Beneath this sentence is a set of records; write each of them out exactly.
>> begin Records supplied
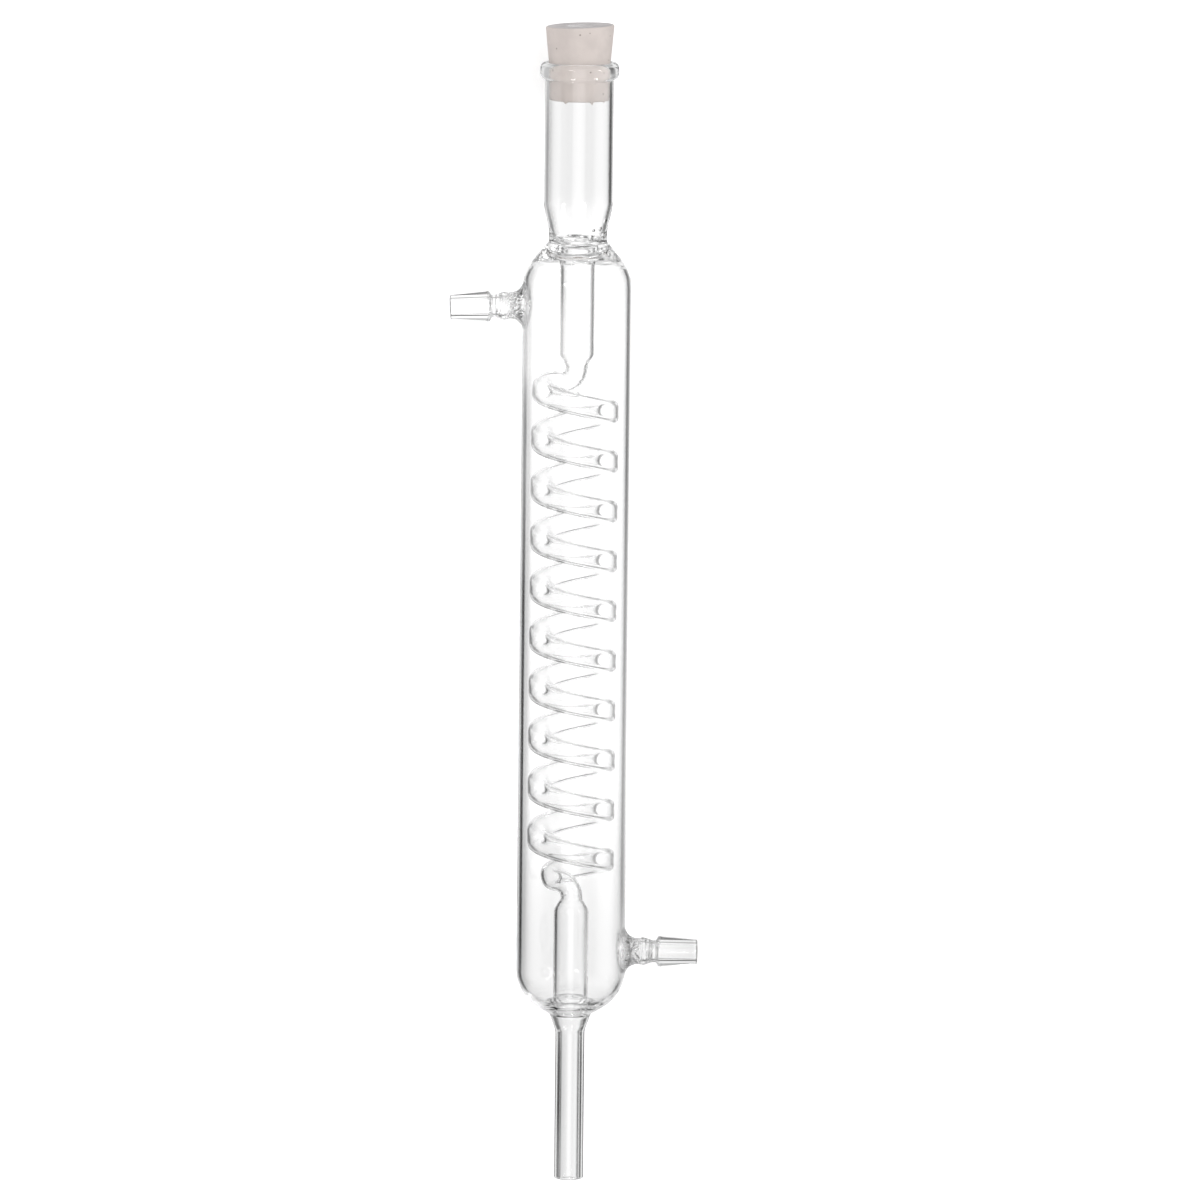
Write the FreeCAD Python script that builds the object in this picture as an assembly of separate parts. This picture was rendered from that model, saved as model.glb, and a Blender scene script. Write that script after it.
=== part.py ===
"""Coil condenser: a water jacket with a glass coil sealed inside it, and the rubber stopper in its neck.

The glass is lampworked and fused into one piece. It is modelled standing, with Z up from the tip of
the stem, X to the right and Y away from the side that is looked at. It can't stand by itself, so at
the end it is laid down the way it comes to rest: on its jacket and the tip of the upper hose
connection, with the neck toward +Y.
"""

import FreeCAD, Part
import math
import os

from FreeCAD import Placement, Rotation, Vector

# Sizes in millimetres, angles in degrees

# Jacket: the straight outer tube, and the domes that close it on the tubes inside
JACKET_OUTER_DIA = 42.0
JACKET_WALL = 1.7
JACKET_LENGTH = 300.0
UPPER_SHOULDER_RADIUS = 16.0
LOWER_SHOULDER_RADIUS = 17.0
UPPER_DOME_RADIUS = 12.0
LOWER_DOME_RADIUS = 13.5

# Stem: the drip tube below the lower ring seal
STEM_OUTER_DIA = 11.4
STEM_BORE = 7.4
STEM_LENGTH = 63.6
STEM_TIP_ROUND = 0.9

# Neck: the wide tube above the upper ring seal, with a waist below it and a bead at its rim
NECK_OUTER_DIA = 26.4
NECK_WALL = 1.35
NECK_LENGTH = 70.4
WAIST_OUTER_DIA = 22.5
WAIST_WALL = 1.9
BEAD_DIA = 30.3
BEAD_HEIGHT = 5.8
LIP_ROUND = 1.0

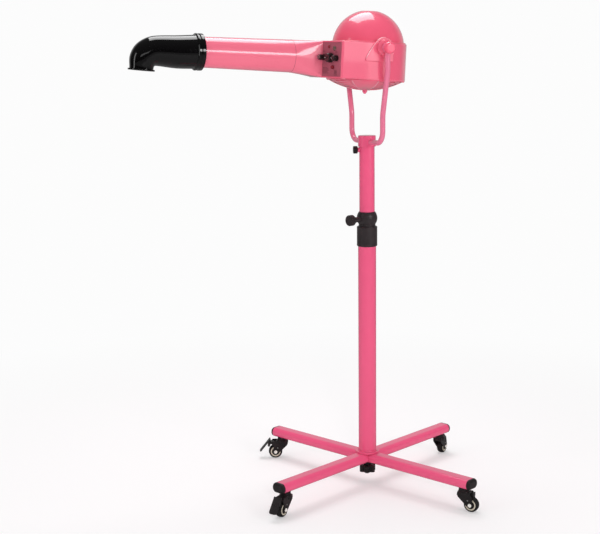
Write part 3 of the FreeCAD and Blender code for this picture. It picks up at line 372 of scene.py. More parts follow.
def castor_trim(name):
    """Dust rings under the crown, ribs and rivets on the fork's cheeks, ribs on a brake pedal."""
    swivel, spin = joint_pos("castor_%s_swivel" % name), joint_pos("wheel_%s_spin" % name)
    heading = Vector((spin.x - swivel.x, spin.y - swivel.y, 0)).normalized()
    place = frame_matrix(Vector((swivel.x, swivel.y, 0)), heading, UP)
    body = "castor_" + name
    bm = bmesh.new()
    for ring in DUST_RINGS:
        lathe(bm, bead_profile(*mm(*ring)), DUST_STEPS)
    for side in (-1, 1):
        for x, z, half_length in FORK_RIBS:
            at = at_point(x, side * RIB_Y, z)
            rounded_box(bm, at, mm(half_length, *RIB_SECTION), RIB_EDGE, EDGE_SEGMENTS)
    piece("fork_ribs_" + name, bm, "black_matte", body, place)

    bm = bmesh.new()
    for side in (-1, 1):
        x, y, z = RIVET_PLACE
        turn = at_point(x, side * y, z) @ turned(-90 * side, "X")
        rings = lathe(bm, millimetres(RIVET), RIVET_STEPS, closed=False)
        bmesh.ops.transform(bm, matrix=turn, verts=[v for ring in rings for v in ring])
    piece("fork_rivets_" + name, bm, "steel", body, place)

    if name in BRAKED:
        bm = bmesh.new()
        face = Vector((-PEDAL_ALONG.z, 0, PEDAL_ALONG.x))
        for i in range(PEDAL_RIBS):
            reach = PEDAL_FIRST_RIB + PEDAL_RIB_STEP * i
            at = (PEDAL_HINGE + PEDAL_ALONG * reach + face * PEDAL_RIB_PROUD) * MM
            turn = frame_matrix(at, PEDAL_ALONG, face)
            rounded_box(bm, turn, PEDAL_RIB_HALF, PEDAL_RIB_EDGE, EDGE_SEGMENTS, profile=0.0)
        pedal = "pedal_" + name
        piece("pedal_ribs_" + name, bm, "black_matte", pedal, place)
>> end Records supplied
## Completed task
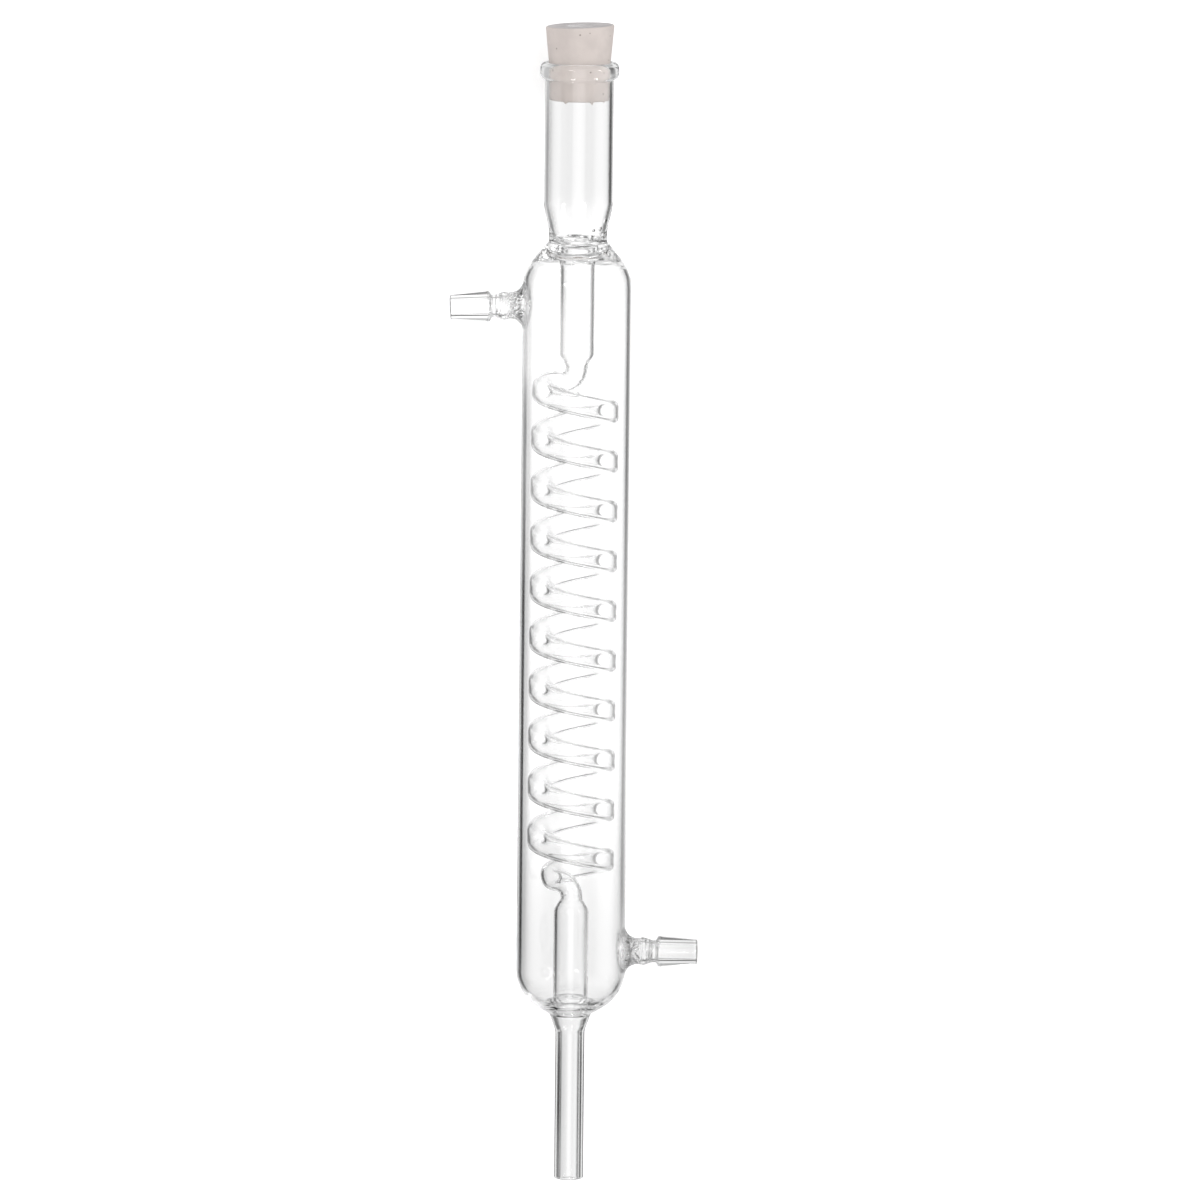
Write the FreeCAD Python script that builds the object in this picture as an assembly of separate parts. This picture was rendered from that model, saved as model.glb, and a Blender scene script. Write that script after it.
=== part.py ===
"""Coil condenser: a water jacket with a glass coil sealed inside it, and the rubber stopper in its neck.

The glass is lampworked and fused into one piece. It is modelled standing, with Z up from the tip of
the stem, X to the right and Y away from the side that is looked at. It can't stand by itself, so at
the end it is laid down the way it comes to rest: on its jacket and the tip of the upper hose
connection, with the neck toward +Y.
"""

import FreeCAD, Part
import math
import os

from FreeCAD import Placement, Rotation, Vector

# Sizes in millimetres, angles in degrees

# Jacket: the straight outer tube, and the domes that close it on the tubes inside
JACKET_OUTER_DIA = 42.0
JACKET_WALL = 1.7
JACKET_LENGTH = 300.0
UPPER_SHOULDER_RADIUS = 16.0
LOWER_SHOULDER_RADIUS = 17.0
UPPER_DOME_RADIUS = 12.0
LOWER_DOME_RADIUS = 13.5

# Stem: the drip tube below the lower ring seal
STEM_OUTER_DIA = 11.4
STEM_BORE = 7.4
STEM_LENGTH = 63.6
STEM_TIP_ROUND = 0.9

# Neck: the wide tube above the upper ring seal, with a waist below it and a bead at its rim
NECK_OUTER_DIA = 26.4
NECK_WALL = 1.35
NECK_LENGTH = 70.4
WAIST_OUTER_DIA = 22.5
WAIST_WALL = 1.9
BEAD_DIA = 30.3
BEAD_HEIGHT = 5.8
LIP_ROUND = 1.0

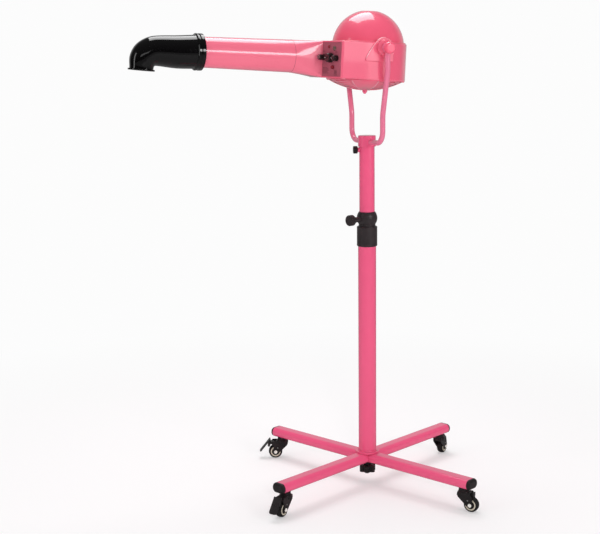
Write part 3 of the FreeCAD and Blender code for this picture. It picks up at line 372 of scene.py. More parts follow.
def castor_trim(name):
    """Dust rings under the crown, ribs and rivets on the fork's cheeks, ribs on a brake pedal."""
    swivel, spin = joint_pos("castor_%s_swivel" % name), joint_pos("wheel_%s_spin" % name)
    heading = Vector((spin.x - swivel.x, spin.y - swivel.y, 0)).normalized()
    place = frame_matrix(Vector((swivel.x, swivel.y, 0)), heading, UP)
    body = "castor_" + name
    bm = bmesh.new()
    for ring in DUST_RINGS:
        lathe(bm, bead_profile(*mm(*ring)), DUST_STEPS)
    for side in (-1, 1):
        for x, z, half_length in FORK_RIBS:
            at = at_point(x, side * RIB_Y, z)
            rounded_box(bm, at, mm(half_length, *RIB_SECTION), RIB_EDGE, EDGE_SEGMENTS)
    piece("fork_ribs_" + name, bm, "black_matte", body, place)

    bm = bmesh.new()
    for side in (-1, 1):
        x, y, z = RIVET_PLACE
        turn = at_point(x, side * y, z) @ turned(-90 * side, "X")
        rings = lathe(bm, millimetres(RIVET), RIVET_STEPS, closed=False)
        bmesh.ops.transform(bm, matrix=turn, verts=[v for ring in rings for v in ring])
    piece("fork_rivets_" + name, bm, "steel", body, place)

    if name in BRAKED:
        bm = bmesh.new()
        face = Vector((-PEDAL_ALONG.z, 0, PEDAL_ALONG.x))
        for i in range(PEDAL_RIBS):
            reach = PEDAL_FIRST_RIB + PEDAL_RIB_STEP * i
            at = (PEDAL_HINGE + PEDAL_ALONG * reach + face * PEDAL_RIB_PROUD) * MM
            turn = frame_matrix(at, PEDAL_ALONG, face)
            rounded_box(bm, turn, PEDAL_RIB_HALF, PEDAL_RIB_EDGE, EDGE_SEGMENTS, profile=0.0)
        pedal = "pedal_" + name
        piece("pedal_ribs_" + name, bm, "black_matte", pedal, place)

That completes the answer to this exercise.